Credible Intervals for Precision and Recall Based on a K-Fold Cross-Validated Beta Distribution

In typical machine learning applications such as information retrieval, precision and recall are two commonly used measures for assessing an algorithm's performance. Symmetrical confidence intervals based on K-fold cross-validated t distributions are widely used for the inference of precision and recall measures. As we confirmed through simulated experiments, however, these confidence intervals often exhibit lower degrees of confidence, which may easily lead to liberal inference results. Thus, it is crucial to construct faithful confidence (credible) intervals for precision and recall with a high degree of confidence and a short interval length. In this study, we propose two posterior credible intervals for precision and recall based on K-fold cross-validated beta distributions. The first credible interval for precision (or recall) is constructed based on the beta posterior distribution inferred by all K data sets corresponding to K confusion matrices from a K-fold cross-validation. Second, considering that each data set corresponding to a confusion matrix from a K-fold cross-validation can be used to infer a beta posterior distribution of precision (or recall), the second proposed credible interval for precision (or recall) is constructed based on the average of K beta posterior distributions.

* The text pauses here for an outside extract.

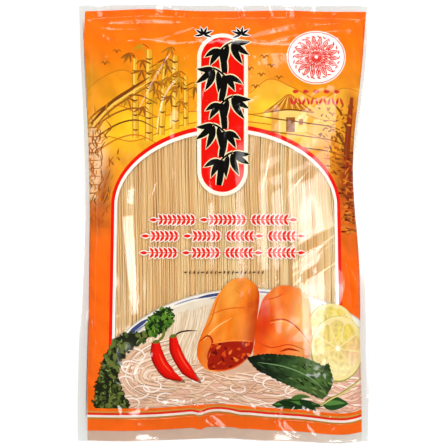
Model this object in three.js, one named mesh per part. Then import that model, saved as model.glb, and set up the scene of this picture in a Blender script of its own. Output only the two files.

Experimental results on simulated and real data sets demonstrate that the first credible interval proposed in this study almost always resulted in degrees of confidence greater than 95%. With an acceptable degree of confidence, both of our two proposed credible intervals have shorter interval lengths than those based on a corrected K-fold cross-validated t distribution. Meanwhile, the average ranks of these two credible intervals are superior to that of the confidence interval based on a K-fold cross-validated t distribution for the degree of confidence and are superior to that of the confidence interval based on a corrected K-fold cross-validated t distribution for the interval length in all 27 cases of simulated and real data experiments. However, the confidence intervals based on the K-fold and corrected K-fold cross-validated t distributions are in the two extremes. Thus, when focusing on the reliability of the inference for precision and recall, the proposed methods are preferable, especially for the first credible interval.